2) Many devices hold state outside of guest RAM and it is down to the device to correctly load new state. It is not clear if all devices overwrite existing state correctly.
3) It is not clear that the vCPUs are all guaranteed to have stopped by the time the migration starts.
I have not found any instances of (1) or (2), but QEMU has a large number of complex devices so auditing it would be difficult. It seems that 'loadvm' usually works, but we can not be certain that all devices have a consistent state. If an error in the guest kernel is caused by a device with inconsistent state it may be almost impossible to determine what caused the bug.
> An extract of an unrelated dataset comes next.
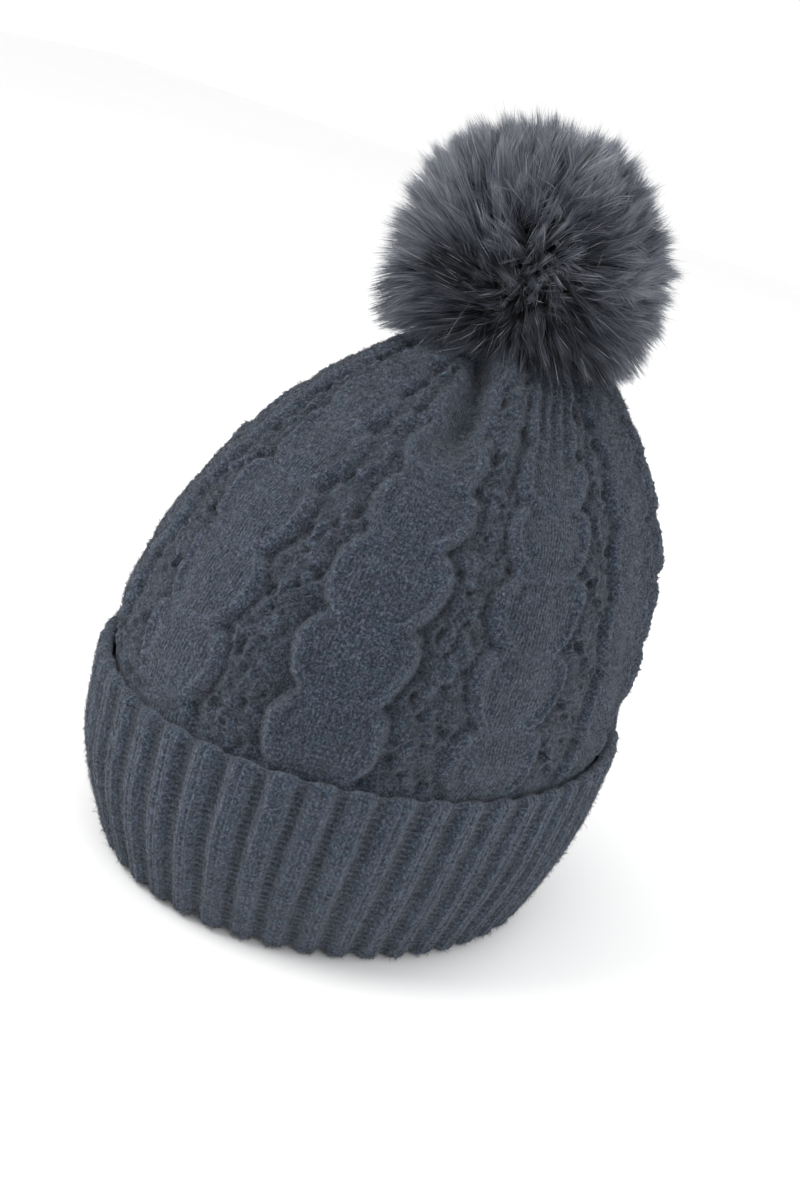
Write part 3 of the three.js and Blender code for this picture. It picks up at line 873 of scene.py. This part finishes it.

So while I am sure QEMU can be patched to allow incoming migrations without '-defer' and it would work most of the time (and be quite useful for some people), we really should restart QEMU before loading a VM.
#20 Updated by rpalethorpe over 4 years ago
- Status changed from Workable to In Progress
The good news is that after the deployment of the QEMU rewrite and various bug fixes for integration issues with the rest of the OpenQA framework, snapshots on ARM now appear to be reliable. The bad news is they are still slow in comparison with X86 and ppc64le. The snapshot timeout of 240 seconds is too short for machines with 4GB and frankly 240 seconds is way too long to begin with. For now, I think ARM machines with >2GB of RAM should just have snapshots disabled or we just disable them for all machines except the virtio variant used mostly with console tests.
The reason for the slowness is not clear, possibly ARM struggles with the compression, although it is very mild compression. Another possibility is that there is some bottleneck in a bus or other transport. As far as QEMU and OpenQA is concerned; we are now on the happy path, so I doubt it is anything specific to OpenQA.